On the 1st of January, 1863, a combined
attack was made upon the land and naval forces in
Galveston Bay by the Confederate army and some cottonclad
steamers filled with sharpshooters, resulting in the
capture of the garrison, the destruction of the Westfield
by her own officers, and the surrender of the Harriet
Lane after her captain and executive officer had been
killed at their posts. The other vessels then
abandoned the blockade. This affair, which caused
great indignation in the admiral, was followed by
the capture of the sailing vessels Morning Light and
Velocity off Sabine Pass, also by cottonclad steamers
which came out on a calm day. Both Sabine Pass
and Galveston thenceforth remained in the enemy’s
hands. An expedition sent to attempt the recovery
of the latter failed in its object and lost the Hatteras,
an iron side-wheel steamer bought from the merchant
service and carrying a light battery. She was
sent at night to speak a strange sail, which proved
to be the Confederate steamer Alabama, and was sunk
in a few moments.
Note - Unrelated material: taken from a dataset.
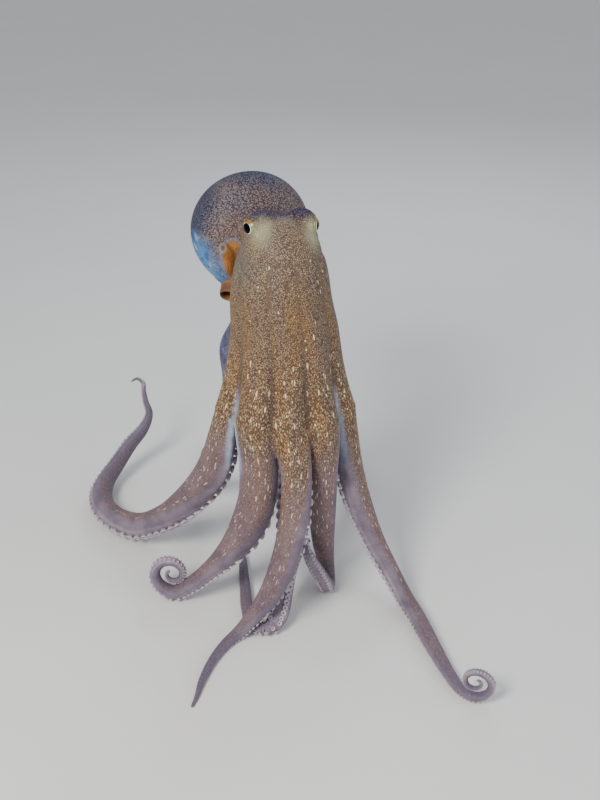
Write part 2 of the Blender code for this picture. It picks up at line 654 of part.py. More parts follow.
def add_sucker(path, place, row, collection):
    """A round cup on a short neck, its root sunk into the arm."""
    wide = sucker_size(path, place) * random.uniform(1.0 - SUCKER_VARIATION, 1.0 + SUCKER_VARIATION)
    seat, out = sucker_seat(path, place, row)
    across = out.orthogonal().normalized()
    other = out.cross(across)
    rings = []
    for height, radius in ((-SUCKER_ROOT, SUCKER_NECK), (SUCKER_HEIGHT, 0.5)):
        ring = []
        for i in range(SUCKER_SIDES):
            turn = 2 * math.pi * i / SUCKER_SIDES
            spoke = across * math.cos(turn) + other * math.sin(turn)
            ring.append(seat + out * wide * height + spoke * wide * radius)
        rings.append(ring)
    dish = seat + out * wide * (SUCKER_HEIGHT - SUCKER_DISH)
    loft("sucker", rings, collection, tip_point=dish)


def add_suckers(path, start, end, collection):
    """All the suckers that belong to one length of the arm, clear of its cuts."""
    for row in (-1, 1):
        for place in sucker_places(path, row):
            if start <= place <= end:
                clear = sucker_size(path, place) * (0.5 + SUCKER_VARIATION) + 2 * GAP
                low = start + clear if start > 0.0 else place
                high = end - clear if end < path.length else place
                add_sucker(path, min(max(place, low), high), row, collection)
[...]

The disproportion of force was
too great to carry any discredit with this misfortune,
but it, combined with the others and with yet greater
disasters in other theatres of the War, gave a gloomy
coloring to the opening of the year 1863, whose course
in the Gulf and on the Mississippi was to see the
great triumphs of the Union arms.
The military department of the Gulf
had passed from General Butler to General Banks on
the 17th of December, shortly before these events
took place. It was by Banks that the troops were
sent to Galveston, and under his orders Baton Rouge
also was reoccupied at once. These movements
were followed toward the middle of January by an expedition
up the Bayou Teche, in which the gunboats Calhoun,
Estrella, and Kinsman took part. The enterprise
was successful in destroying the Confederate steamer
Cotton, which was preparing for service; but Lieutenant-Commander
Buchanan, senior officer of the gunboats, was killed.